Technical Challenges in Defense DevSecOps
Mr. Solis emphasized that "shifting left" in defense meant battling with multi-level security architectures and classified enclaves, not just adding security scans. He explained how Northrop's teams created hybrid pipelines, where lower-risk modules could be deployed to AWS GovCloud while high-security components' initial builds and static analysis took place inside an on-premise, air-gapped enclave. DoD guidelines changed often, making it difficult to automate these pipelines while keeping an Authority to Operate (ATO). Additionally, he emphasized how hard it was to scan programs that used export-controlled cryptographic libraries because normal scanners frequently identified them as insecure. As a result, his team created unique heuristics to differentiate between legitimate algorithms and real security flaws.
Valuable Skills and Attributes
When asked what sets successful DevSecOps engineers in defense apart, Mr. Solis emphasized:
Deep Technical Foundations: A solid grasp of networking, operating systems, and cryptography is essential. He encourages reviewing discrete math and computer architecture, since these fundamentals underpin secure design decisions.
Rapid Adaptability to Compliance: In defense, regulations—CMMC levels, FedRAMP controls, RMF steps—shift regularly. Being able to digest a new DoD security memo one week and implement policy-as-code changes the next is more important than mastery of any single security tool.
Clear Communication: DevSecOps engineers liaise between developers, security teams, program managers, and auditors. Mr. Solis noted that writing a concise Risk Assessment report or explaining a compliance gap to a government stakeholder can be more critical than fixing a code vulnerability.
Advice for Aspiring DevSecOps Engineers
Talking with Mr. Solis broadened my understanding of what it truly means to be a DevSecOps engineer in defense. I had assumed—incorrectly—that adding a few security scans to a cloud pipeline sufficed. In reality, I now see that defense pipelines must straddle on-prem enclaves and GovCloud, address multi-level security controls, and continuously adapt to new DoD policies. Mr. Solis’s journey—from securing unmanned-vehicle protocols to teaching container security at Citrus—showed me how practical DevSecOps skills can be codified into curriculum to better prepare students for these complexities.
His anecdotes about spending two months refactoring a CI/CD pipeline to comply with a new DoD encryption mandate underscored that, in defense, “build once and forget” is impossible. Pipelines need monitoring not only for vulnerabilities but for compliance drift. This insight has shifted my approach: rather than focusing solely on feature delivery, I’ll design my pipelines to include automated policy-as-code checks and continuous compliance validation.

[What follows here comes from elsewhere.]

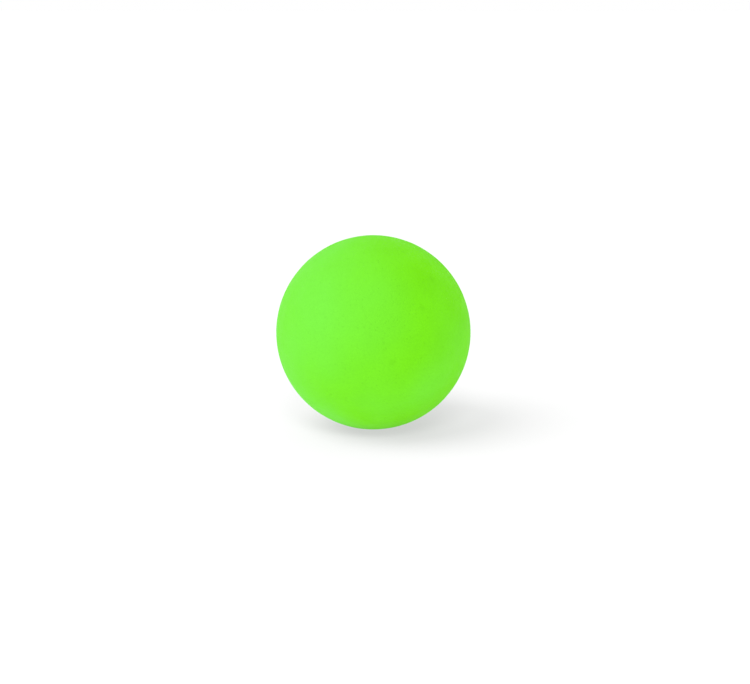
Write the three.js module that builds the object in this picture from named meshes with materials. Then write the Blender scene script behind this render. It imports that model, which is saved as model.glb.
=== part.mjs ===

Furthermore, Mr. Solis’s emphasis on communication exposed a gap in my own skill set. While I feel confident troubleshooting a misconfigured Kubernetes cluster, I’ve never written a formal Risk Assessment letter. After his advice, I realize I need to practice distilling technical details into clear, non-technical summaries—whether through blog posts or explaining a threat model in under five minutes to a non-technical friend.
Future Steps
Based on Mr. Solis’s guidance, I plan to enhance my portfolio and pursue additional certifications over the next few months. First, I will extend my existing FastAPI microservice to include OPA policy checks in its Terraform-based deployment pipeline so that any plan not enforcing FIPS-compliant encryption automatically fails. Simultaneously, I’ll prepare for the AWS Certified Security – Specialty exam by November 2025 and aim for CISSP by mid-2026, building on my AWS Developer-Associate and Docker Certified Associate credentials. To gain hands-on compliance experience, I’ll simulate an ATO process in a sandbox AWS account: documenting data flow diagrams, mapping controls to NIST SP 800-53, running penetration tests, and generating the artifacts a DoD auditor would expect. I also plan to set up a hybrid pipeline by creating a local Kubernetes cluster (using kind or k3s) alongside an AWS GovCloud sandbox, then implementing a CI/CD workflow that scans code in the local enclave and deploys approved containers to GovCloud. For networking and mentorship, I will register for the October 2025 virtual DevSecOps Days West Coast to connect with defense-industry practitioners who can advise me on evolving RMF requirements, and I’ll send quarterly updates to Mr. Solis—detailing how I’ve integrated OPA checks or completed AWS Security labs—so he can continue offering feedback and possibly introduce me to contacts at Northrop Grumman or other defense firms. Finally, to polish my communication skills, I will publish a short blog post each time I complete a security-related project (for example, setting up a Firecracker-based microVM demo) that outlines the problem, my approach, and the key lessons in plain language, and I’ll organize monthly “DevSecOps Roundtables” with classmates to review each other’s pipelines and take turns delivering five-minute threat-model presentations, strengthening my ability to communicate complex concepts.